• **Available data**:

** begin **

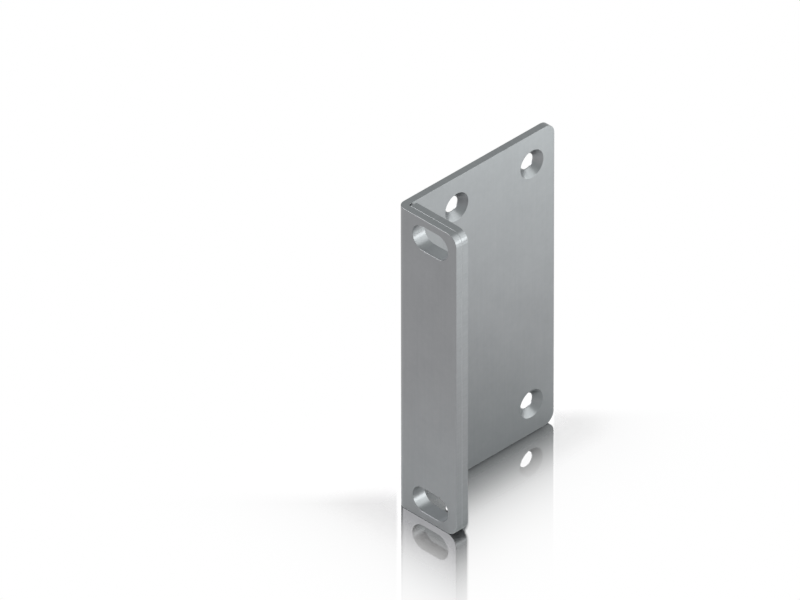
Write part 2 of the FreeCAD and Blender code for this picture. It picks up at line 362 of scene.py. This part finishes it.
def gloss_acrylic():
    """Plain white, with a dim mirror image of the foot that fades within a few centimetres.

    Only the eye sees the mirror: the steel mirrors a plain floor with a wider shade.
    """
    material, tree = new_material("white_gloss_acrylic")
    coordinates = add(tree, "TexCoord").outputs
    place = add(tree, "VectorMath", {"operation": "MULTIPLY"},
                [coordinates["Object"], (1 / MM, 1 / MM, 0)])
    x, y, _ = add(tree, "SeparateXYZ", inputs=[place]).outputs
    path = add(tree, "LightPath").outputs
    seen = path["Is Camera Ray"]
    mirrored = add(tree, "Math", {"operation": "MAXIMUM"},
                   [path["Is Glossy Ray"], path["Is Transmission Ray"]])

    # The flange fades in the mirror with the distance from its planes, the side plate with the
    # distance from its foot
    flange_corner = Vector((OUTER_EDGE, FLANGE_BACK, 0))
    plate_corner = Vector((SHEET, REAR_EDGE, 0))
    beyond_flange = beyond_footprint(tree, place, bracket_low, flange_corner)
    beyond_plate = beyond_footprint(tree, place, bracket_low, plate_corner)
    flange = add(tree, "VectorMath", {"operation": "LENGTH"}, [beyond_flange]).outputs["Value"]
    plate = add(tree, "VectorMath", {"operation": "LENGTH"}, [beyond_plate]).outputs["Value"]
    nearest = add(tree, "Math", {"operation": "MINIMUM"}, [flange, plate])
    out_x, out_y, _ = add(tree, "SeparateXYZ", inputs=[beyond_flange]).outputs
    planes = add(tree, "Math", {"operation": "MAXIMUM"}, [out_x, out_y])
    side_plate = mirrored_side_plate(tree, x, y, planes)
    # Of this Mix node's sockets, 0 is the factor and 2 and 3 are the numbers
    mirrored_piece = add(tree, "Mix", {"data_type": "FLOAT"}, {
        0: side_plate,
        2: add(tree, "Math", {"operation": "MINIMUM"}, [planes, plate]),
        3: plate,
    })
    reach = add(tree, "Math", {"operation": "DIVIDE"}, [mirrored_piece, MIRROR_REACH_MM])
    steep = add(tree, "Math", {"operation": "POWER"}, [reach, MIRROR_STEEPNESS])
    faded = add(tree, "Math", {"operation": "EXPONENT"}, [total(tree, 0.0, [(-1.0, steep)])])

    # The lit part is drawn short of white for the eye
    lit_colour = add(tree, "Mix", {"data_type": "RGBA"}, {
        0: seen,
        6: linear(FLOOR_COLOUR),
        7: linear(SEEN_FLOOR_COLOUR),
    })
    lit = add(tree, "BsdfDiffuse", inputs={"Color": lit_colour.outputs[2]})
    plain = add(tree, "Emission", inputs={"Color": linear("#FFFFFF"), "Strength": 1.0})
    ground = add(tree, "MixShader", inputs=[
        plain_white(tree, [
            (mirrored_piece, SEEN_SHADE_MM, seen),
            (nearest, MIRRORED_SHADE_MM, mirrored),
        ]),
        lit,
        plain,
    ])
    # Painted shadow: the mirror's colour darkens towards black along the foot and beside the image
    tint = add(tree, "Mix", {"data_type": "RGBA"}, {
        0: mirror_shade(tree, x, y, plate, side_plate),
        6: linear(MIRROR_COLOUR),
        7: linear("#000000"),
    })
    mirror = add(tree, "BsdfGlossy", inputs={
        "Color": tint.outputs[2],
        "Roughness": MIRROR_ROUGHNESS,
    })
    mirror_share = total(tree, 0.0, [(1.0, faded, seen)])
    surface = add(tree, "MixShader", inputs=[mirror_share, ground, mirror])
    add(tree, "OutputMaterial", inputs={"Surface": surface})
    return material


def make_floor():
    """A square sheet at the level of the part's foot."""
    corners = [(-1, -1), (1, -1), (1, 1), (-1, 1)]
    points = [(x * FLOOR_HALF_WIDTH, y * FLOOR_HALF_WIDTH, FLOOR) for x, y in corners]
    mesh = bpy.data.meshes.new("floor")
    mesh.from_pydata(points, [], [(0, 1, 2, 3)])
    mesh.materials.append(gloss_acrylic())
    sheet = bpy.data.objects.new("floor", mesh)
    bpy.context.scene.collection.objects.link(sheet)
    return sheet


floor = make_floor()


# Studio: a plain white surround and soft boxes
SURROUND_COLOUR = "#F9FFFE"
SURROUND_LEVEL = 0.81
WARM_WHITE = "#FFFDFE"
BOX_WHITE = "#FBFFFE"
COOL_WHITE = "#F5FFFD"
# Azimuth from +X towards +Y and elevation in degrees, then distance, width and height in metres,
# and radiance, where 1 is as bright as a white surround
SOFT_BOXES = [
    ("key_front_left", WARM_WHITE, -135, 40, 0.80, 0.50, 0.50, 5.39),
    ("right_rear_level", BOX_WHITE, 35, 8, 0.80, 0.80, 0.28, 3.94),
    ("right_rear_high", BOX_WHITE, 45, 37, 0.80, 0.90, 0.50, 1.55),
    ("rear_level", BOX_WHITE, 80, 8, 0.80, 0.25, 0.28, 2.28),
]
# Lit strips that lie on the floor to the right rear: their distance from the frame's origin and
# their depth in metres, and their radiance
FLOOR_STRIPS = [
    ("floor_strip_1", 0.060, 0.030, 0.145),
    ("floor_strip_2", 0.090, 0.030, 0.48),
    ("floor_strip_3", 0.125, 0.040, 0.33),
    ("floor_strip_4", 0.185, 0.080, 2.31),
]
STRIP_AZIMUTH = 45
STRIP_WIDTH = 0.30
STRIP_HEIGHT = 0.001
# White walls and a ceiling that only the floor mirrors, as its background from every side
WALL_STEP = 45
WALL_DISTANCE = 6.0
WALL_WIDTH = 2 * WALL_DISTANCE * math.tan(math.radians(WALL_STEP / 2))
WALL_HEIGHT = 7.2
WALL_RADIANCE = 2.85


def make_surround():
    """The plain white surround that lights the part from all sides."""
    world = bpy.data.worlds.new("studio")
    bpy.context.scene.world = world
    world.use_nodes = True
    tree = world.node_tree
    tree.nodes.clear()
    background = add(tree, "Background", inputs={
        "Color": linear(SURROUND_COLOUR),
        "Strength": SURROUND_LEVEL,
    })
    add(tree, "OutputWorld", inputs={"Surface": background})


def panel(name, colour, place, facing, width, height, radiance):
    """A lit panel that the camera doesn't see."""
    light = bpy.data.lights.new(name, "AREA")
    light.shape = "RECTANGLE"
    light.color = linear(colour)[:3]
    light.size = width
    light.size_y = height
    light.energy = radiance * math.pi * width * height
    lamp = bpy.data.objects.new(name, light)
    bpy.context.scene.collection.objects.link(lamp)
    lamp.location = place
    lamp.rotation_mode = "QUATERNION"
    lamp.rotation_quaternion = facing
    lamp.visible_camera = False
    return lamp


def direction(azimuth, elevation):
    """The unit vector at an azimuth and an elevation in degrees."""
    turn = math.radians(azimuth)
    rise = math.radians(elevation)
    return Vector((math.cos(turn) * math.cos(rise), math.sin(turn) * math.cos(rise), math.sin(rise)))


def soft_box(name, colour, azimuth, elevation, distance, width, height, radiance):
    """A panel that faces the part's centre."""
    away = direction(azimuth, elevation)
    centre = (cad_low + cad_high) / 2
    panel(name, colour, centre + away * distance, away.to_track_quat("Z", "Y"),
          width, height, radiance)


def floor_strip(name, distance, depth, radiance):
    """A panel on the floor that faces up."""
    place = direction(STRIP_AZIMUTH, 0) * distance
    place.z = FLOOR + STRIP_HEIGHT
    facing = Quaternion((0, 0, 1), math.radians(STRIP_AZIMUTH)) @ Quaternion((1, 0, 0), math.pi)
    panel(name, COOL_WHITE, place, facing, depth, STRIP_WIDTH, radiance)


def mirrored_room(name, mirror):
    """Walls all round and a ceiling, which show in the mirror alone and light nothing."""
    receivers = bpy.data.collections.new(name)
    receivers.objects.link(mirror)
    lamps = []
    for azimuth in range(0, 360, WALL_STEP):
        away = direction(azimuth, 0)
        place = away * WALL_DISTANCE
        place.z = FLOOR + WALL_HEIGHT / 2
        lamps.append(panel("%s_wall_%d" % (name, azimuth), WARM_WHITE, place,
                           away.to_track_quat("Z", "Y"), WALL_WIDTH, WALL_HEIGHT, WALL_RADIANCE))
    lamps.append(panel(name + "_ceiling", WARM_WHITE, Vector((0, 0, FLOOR + WALL_HEIGHT)),
                       Quaternion(), 2 * WALL_DISTANCE, 2 * WALL_DISTANCE, WALL_RADIANCE))
    for lamp in lamps:
        lamp.visible_diffuse = False
        lamp.light_linking.receiver_collection = receivers


make_surround()
mirrored_room("mirrored_room", floor)
for box in SOFT_BOXES:
    soft_box(*box)
for strip in FLOOR_STRIPS:
    floor_strip(*strip)


# Camera, from the edges of the part in the photograph
CAMERA_AZIMUTH = 45.162
CAMERA_ELEVATION = 34.954
CAMERA_ROLL = -0.090
CAMERA_DISTANCE = 6.0
FOCAL_PIXELS = 25095
IMAGE_WIDTH = 800
SENSOR_MM = 36.0
NEAREST_SEEN = 0.1
FARTHEST_SEEN = 100.0
# A point of the part, and how far right of it and above it the view's centre lies
AIMED_POINT = Vector((10.0, -5.9, 0.35)) * MM
CENTRE_RIGHT = -24.036 * MM
CENTRE_UP = 6.749 * MM


def make_camera():
    """A long lens, far in front of the part and above it."""
    azimuth = math.radians(CAMERA_AZIMUTH)
    elevation = math.radians(CAMERA_ELEVATION)
    roll = math.radians(CAMERA_ROLL)
    back = Vector((math.sin(azimuth) * math.cos(elevation),
                   -math.cos(azimuth) * math.cos(elevation),
                   math.sin(elevation)))
    right = Vector((math.cos(azimuth), math.sin(azimuth), 0))
    up = back.cross(right)
    rolled_right = right * math.cos(roll) + up * math.sin(roll)
    rolled_up = up * math.cos(roll) - right * math.sin(roll)
    data = bpy.data.cameras.new("camera")
    data.sensor_width = SENSOR_MM
    data.lens = FOCAL_PIXELS / IMAGE_WIDTH * SENSOR_MM
    data.clip_start = NEAREST_SEEN
    data.clip_end = FARTHEST_SEEN
    camera = bpy.data.objects.new("camera", data)
    bpy.context.scene.collection.objects.link(camera)
    centre = AIMED_POINT + rolled_right * CENTRE_RIGHT + rolled_up * CENTRE_UP
    turn = Matrix((rolled_right, rolled_up, back)).transposed()
    camera.matrix_world = Matrix.Translation(centre + back * CAMERA_DISTANCE) @ turn.to_4x4()
    bpy.context.scene.camera = camera


make_camera()
bpy.context.scene.view_settings.view_transform = "Standard"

** end **

• **Stated task**:
Please give an exact restatement of only the lines from the beginning of the material above to the line with "a few centimetres.", inclusive.

• **Exercise response**:
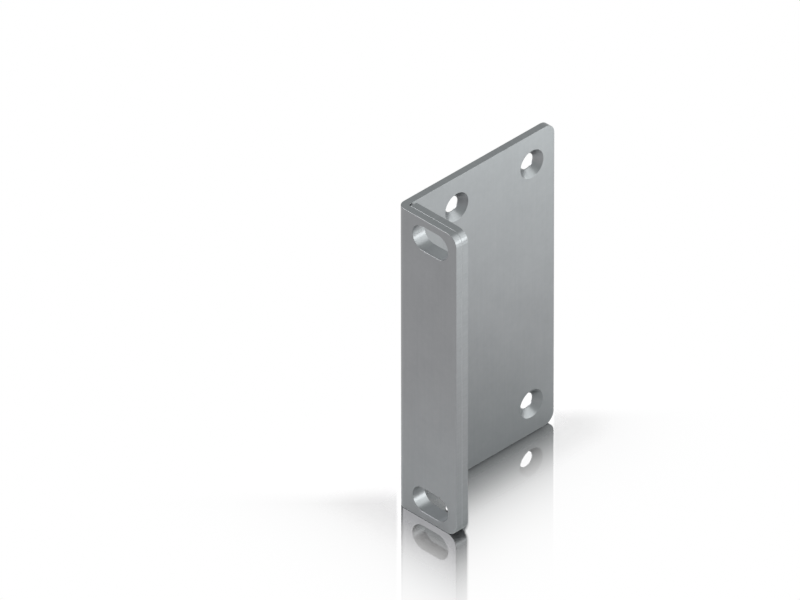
Write part 2 of the FreeCAD and Blender code for this picture. It picks up at line 362 of scene.py. This part finishes it.
def gloss_acrylic():
    """Plain white, with a dim mirror image of the foot that fades within a few centimetres.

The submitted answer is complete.